Guys its been a while since i built my first 2 gssls and i dont have them anymore.
So i was wondering how the meter reacts on bypass mode?

I'm building a 3rd one and using relays to bypass so what i'm thinking its to leave the compressor always on
Switching the relays to input or compressor..

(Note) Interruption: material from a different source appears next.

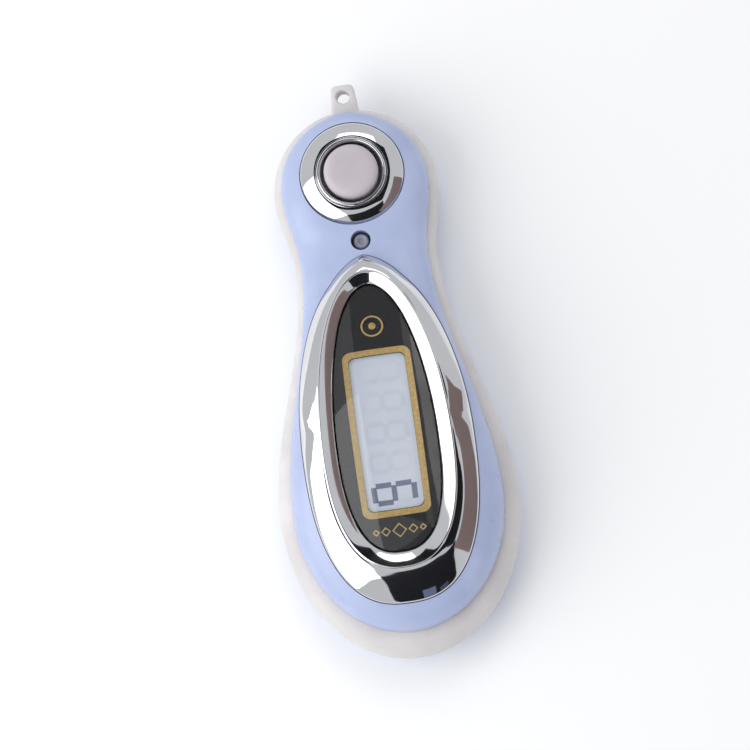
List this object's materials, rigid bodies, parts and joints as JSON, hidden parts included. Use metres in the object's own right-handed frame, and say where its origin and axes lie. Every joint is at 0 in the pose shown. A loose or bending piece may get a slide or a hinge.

If i do it that ways whats the reaction of the meter? or even if i do it just like the original whas the reaction on bypass mode!
thanks.
 
with the standard bypass the meter does not move, and is set to zero ie. no current through it. It would behave the same with relay hard bypass, since you'll have no audio through the compressor, even if it's on.
 
for some reason i am getting a funny voltage on the input of my GSSL(turbo).
after further research i discovered some funny voltages on both the input ne5534's

voltages as followed on Ne5534's
pin 1(1 OUT)  :  12.22 vdc
pin 2(1 IN-)  :    0.0
pin 3(1 IN+)  :    0.0
pin 4(Vcc-)    :    0.0
pin 5(2 IN+)  :  -15.0  vdc
pin 6(2 IN-)  :  -0.614 vdc
pin 7(2 OUT)  :  14.75vdc
pin 8(Vcc+)    :  12.23 v

??? ??? ??? ??? ??? ??? ???
any ideas direction guidance would be greatly appreciated.

Cheers
Robert
 
for the input op-amps maybe doublecheck, you put in a NE5534 for real, facing in the right direction.
Your quoted pin numbers relate to a dual op-amp, such as NE5532 ;) and voltage readings look a little mixed up.
 
I just got two Purusha cases that have the slots cutout for Farnell meters. Unfortunately the Farnell meters are really expensive to ship to Canada (it works out to be $30/meter!!) and I also already have two of the Behringer style meters.

My options are:

1. Hack the slot to fit the Behringer meters?

2. Find a cheaper source for the Farnell meters (anyone have some here????)

3. Use another similar edgewise meter that fits in its place? (any suggestions?)
 
I tried Newark and there is an automatic $20 handling fee attached to anything they order via Farnell. So one meter is $18+$20fee+$20 shipping!!!

It only becomes economical if you order a bunch of them.